Témoignage

Calixte, personne genderfluid de 16 ans

Je m’appelle Calixte (prénom d’usage), j’ai 16 ans, lycéen. Je suis une personne trans-genderfluid, cela signifie que mon genre varie, et j’utilise le pronom « il », peut importe mon genre actuel. Je suis « afab » (assigned female at birth), et même sans avoir de forte dysphorie, c’est assez difficile à vivre pour moi. Heureusement, j’avance petit à petit.

Racontez votre parcours jusqu’à comprendre que vous étiez trans. Comment l’avez-vous compris ?

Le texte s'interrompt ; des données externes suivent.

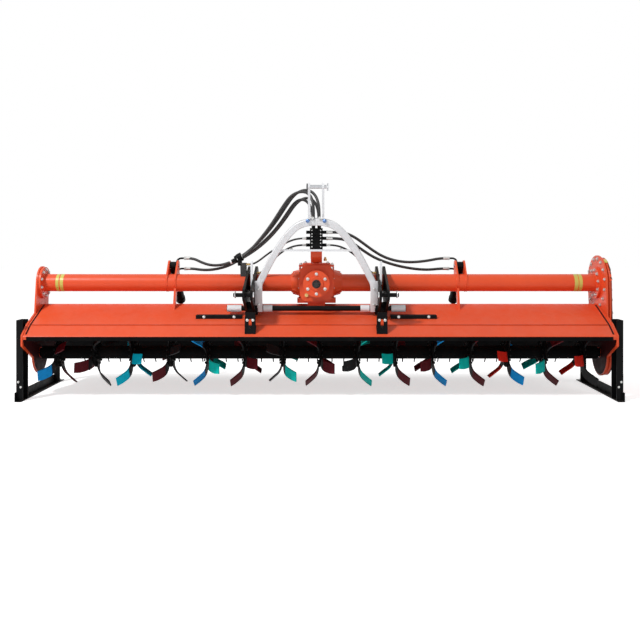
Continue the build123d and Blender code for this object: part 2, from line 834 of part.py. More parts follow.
# Hose clamp on the left cross tube.
with BuildPart() as hose_clamp:
    with BuildSketch(across(clamp_x)):
        with BuildLine():
            Polyline(
                (tube_y - 40, tube_z + 30),
                (tube_y + 30, tube_z + 30),
                (tube_y + 10, clamp_z),
                (tube_y - 60, clamp_z),
                close=True,
            )
        make_face()
        with Locations((tube_y, tube_z)):
            Circle(tube_radius, mode=Mode.SUBTRACT)
    extrude(amount=clamp_width)
clamp_top = hose_clamp.solids().sort_by(Axis.Z)[-1]
with BuildPart() as hose_clamp:
    add(clamp_top)
finish(hose_clamp, "hose_clamp")

# ---------------------------------------------------------------- hoses
# Each hose: (name, diameter, route), where the route's points are set by hand.
hose_table = [
    ("tractor_hose_1", 20.0, [
        (-44, 181, 1194.5), (-42, 182, 1268), (-46, 188, 1342), (-65, 217, 1398), (-105, 260, 1426),
        (-157, 299, 1420), (-206, 322, 1384), (-262, 337, 1296), (-330, 345, 1190),
        (-410, 350, 1092), (-492, 354, 1010), (-552, 356, 966), (-590, 357, 950),
    ]),
    ("tractor_hose_2", 20.0, [
        (-4, 181, 1194.5), (-3, 183, 1266), (-8, 192, 1338), (-30, 226, 1400), (-74, 276, 1438),
        (-134, 320, 1438), (-190, 348, 1402), (-250, 362, 1314), (-320, 368, 1208),
        (-402, 372, 1108), (-488, 375, 1026), (-552, 377, 976), (-590, 378, 956),
    ]),
    ("left_hose_1", 20.0, [
        (-44, 214, 1110), (-44, 260, 1110), (-45, 306, 1140), (-47, 330, 1190), (-50, 338, 1252),
        (-62, 345, 1318), (-94, 356, 1372), (-144, 366, 1394), (-198, 377, 1368), (-248, 388, 1296),
        (-308, 397, 1208), (-386, 403, 1118), (-472, 405, 1038), (-556, 406, 974),
        (-640, 420, 928), (-725, 456, 904), (-808, 510, 905), (-880, 566, 926), (-943, 609.5, 954),
        (-998.7, 609.5, 954),
    ]),
    ("left_hose_2", 20.0, [
        (-4, 214, 1110), (-4, 264, 1110), (-5, 314, 1142), (-6, 342, 1194), (-8, 356, 1260),
        (-18, 364, 1326), (-46, 374, 1382), (-96, 386, 1416), (-156, 398, 1412), (-208, 408, 1372),
        (-262, 420, 1290), (-334, 430, 1194), (-414, 435, 1098), (-500, 437, 1012),
        (-580, 440, 946), (-660, 454, 902), (-745, 492, 878), (-824, 544, 868), (-888, 590, 869),
        (-945, 619.5, 876.7), (-998.7, 619.5, 876.7),
    ]),
    ("right_hose_1", 20.0, [
        (46, 181, 1140), (104, 181, 1140), (170, 210, 1138), (240, 262, 1110), (310, 318, 1062),
        (380, 372, 1012), (455, 420, 968), (545, 464, 938), (640, 507, 926), (730, 548, 929),
        (812, 584, 939), (892, 609.5, 954), (950.7, 609.5, 954),
    ]),
    ("right_hose_2", 20.0, [
        (46, 181, 1098), (104, 181, 1098), (172, 218, 1091), (240, 276, 1060), (308, 335, 1012),
        (382, 392, 966), (462, 440, 932), (552, 486, 904), (645, 530, 884), (735, 572, 872),
        (815, 602, 869), (892, 619.5, 876.7), (950.7, 619.5, 876.7),
    ]),
    ("link_hose_left_1", 13.0, [
        (-94, 181, 1098), (-148, 181, 1098), (-215, 214, 1078), (-290, 262, 1040),
        (-370, 312, 988), (-438, 354, 936), (-484, 372, 914), (-525.5, 372, 914),
    ]),
    ("link_hose_left_2", 13.0, [
        (-94, 181, 1052), (-148, 181, 1052), (-212, 210, 1034), (-276, 250, 996),
        (-332, 290, 945), (-374, 320, 894), (-408, 334, 855), (-445.5, 334, 855),
    ]),
    ("link_hose_right", 13.0, [
        (46, 181, 1052), (100, 181, 1052), (164, 210, 1034), (228, 250, 996),
        (284, 290, 945), (326, 320, 894), (360, 334, 855), (397.5, 334, 855),
    ]),
]
for hose_name, hose_diameter, route in hose_table:
    corners = [Vector(*point) for point in route]
    bend_radii = []
    for before, corner, after in zip(corners, corners[1:], corners[2:]):
        half_turn = radians((corner - before).get_angle(after - corner)) / 2
        shorter_run = min((corner - before).length, (after - corner).length)
        bend_radii.append(0.45 * shorter_run / tan(half_turn))
    print(hose_name, "bend radii", [round(value) for value in bend_radii])
    with BuildPart() as hose:
        with BuildLine() as hose_line:
            FilletPolyline(*route, radius=bend_radii)
        with BuildSketch(Plane(origin=hose_line.line @ 0, z_dir=hose_line.line % 0)):
            Circle(hose_diameter / 2)
        sweep(path=hose_line.line)
    hose_length = sum(edge.length for edge in hose_line.edges())
    full_volume = pi * hose_diameter**2 / 4 * hose_length
    print(hose_name, "length", round(hose_length), "volume share", round(hose.part.volume / full_volume, 3))
    finish(hose, hose_name)

# ---------------------------------------------------------------- stands
for side_name, side in mirror_sides:
    outer_x = side * (side_outer + stand_width)
    stand_centre_x = side * (side_outer + stand_width / 2)
    stand_hollow_x = side * (side_outer + (stand_width - rail_wall) / 2)
    with BuildPart() as stand:
        # front post, a channel with its web outward
        with BuildSketch(Plane.XY):
            with Locations((stand_centre_x, stand_front_y + stand_channel / 2)):
                Rectangle(stand_width, stand_channel)
            with Locations((stand_hollow_x, stand_front_y + stand_channel / 2)):
                Rectangle(stand_width - rail_wall, stand_channel - 2 * rail_wall, mode=Mode.SUBTRACT)
        extrude(amount=stand_top_z)
        # rear post, an angle
        with BuildSketch(Plane.XY):
            with Locations((stand_centre_x, stand_rear_y + 26)):
                Rectangle(stand_width, 52)
            with Locations((stand_hollow_x, stand_rear_y + 26 + rail_wall)):
                Rectangle(stand_width - rail_wall, 52, mode=Mode.SUBTRACT)
        extrude(amount=430)
        # bottom rail, an angle lying on the floor
        with BuildSketch(Plane.XZ.offset(-10)):
            with Locations((stand_centre_x, rail_height / 2)):
                Rectangle(stand_width, rail_height)
            with Locations((stand_hollow_x, rail_height / 2 + rail_wall)):
                Rectangle(stand_width - rail_wall, rail_height, mode=Mode.SUBTRACT)
        extrude(amount=-(rail_rear_y - 10))
    finish(stand, f"{side_name}_stand")

print("machine middle", round(machine_middle_y, 4))
print("cylinder angle", round(cylinder_angle, 4), "rod pin", round(rod_pin_y, 3), round(rod_pin_z, 3))
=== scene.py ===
import bpy
import bmesh
import json
from math import radians, sin, cos, pi, atan2, hypot
from mathutils import Vector, Matrix


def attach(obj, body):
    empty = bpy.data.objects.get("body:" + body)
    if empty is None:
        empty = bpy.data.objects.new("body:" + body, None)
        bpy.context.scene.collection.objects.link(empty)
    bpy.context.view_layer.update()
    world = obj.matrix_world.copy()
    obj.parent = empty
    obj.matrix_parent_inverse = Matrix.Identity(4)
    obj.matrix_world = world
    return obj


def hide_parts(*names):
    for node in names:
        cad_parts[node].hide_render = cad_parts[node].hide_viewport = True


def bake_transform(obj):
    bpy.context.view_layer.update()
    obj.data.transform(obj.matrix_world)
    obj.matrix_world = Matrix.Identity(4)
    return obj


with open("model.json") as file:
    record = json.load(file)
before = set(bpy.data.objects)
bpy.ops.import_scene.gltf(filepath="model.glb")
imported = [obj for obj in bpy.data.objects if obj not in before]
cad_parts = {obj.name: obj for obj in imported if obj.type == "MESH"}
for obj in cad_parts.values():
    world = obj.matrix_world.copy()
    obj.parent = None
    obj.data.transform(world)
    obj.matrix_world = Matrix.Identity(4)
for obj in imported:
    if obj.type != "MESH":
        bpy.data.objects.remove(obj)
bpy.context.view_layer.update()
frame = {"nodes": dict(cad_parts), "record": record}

machineMiddle = 0.547988        # metres from the hood's lip to the middle of the machine
hitchMiddle = -24.0             # mm, as all the places below are
tubeAxis = (400, 782)           # y and z of the cross tubes and the gearbox
rotorAxis = (350, 290)
shaftAxis = (222, 612)          # the cross shaft of the headstock
tubeEnd = 1967                  # where the tubes meet their end flanges
plateInner, plateOuter, coverFace = 1985, 1997, 2030    # faces at the machine's ends
flangePitch, flangeCount = 264.0, 15                    # flanges along the rotor


def at(x, y, z):
    # millimetres from the hood's lip to metres in the frame
    return Vector((x / 1000, y / 1000 - machineMiddle, z / 1000))


def atHitch(x, y, z):
    # the same, with x from the middle of the hitch
    return at(hitchMiddle + x, y, z)


def onCircle(axis, radius, angle):
    # y and z of a point on a circle round an axis that runs along x
    return axis[0] + radius * cos(angle), axis[1] + radius * sin(angle)


# Finishes: a noise is scale, detail, roughness and stretch, and a bump is strength and distance.
softRange = (0.3, 0.7)          # the middle of a noise, spread over its whole ramp


def freshMaterial(name):
    mat = bpy.data.materials.new(name)
    mat.use_nodes = True
    tree = mat.node_tree
    return mat, tree, tree.nodes["Principled BSDF"], tree.nodes.new("ShaderNodeTexCoord")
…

J’ai vécu une vie banale de « gentille petite fille ». Ayant un cadre familial assez ouvert, je connaissait l’existence des couples homosexuels, tout en sachant également que j’en côtoyait. Il faut savoir j’ai toujours été très discret, et même avec mes cheveux longs de l’époque, je passais pour un « garçon-manqué ».

Vers mon entrée au collège, il y 5 ans, je me suis énormément intéressé à cette communauté à cause de mon envie de les étudier. J’avais un but: voulant devenir psychologue, je me devais de connaître leurs ressentis, de savoir quelles peurs les effrayaient… J’ai appris l’existence des personnes trans il y 4 ans, grâce à un ami rencontré virtuellement, qui l’était lui-même.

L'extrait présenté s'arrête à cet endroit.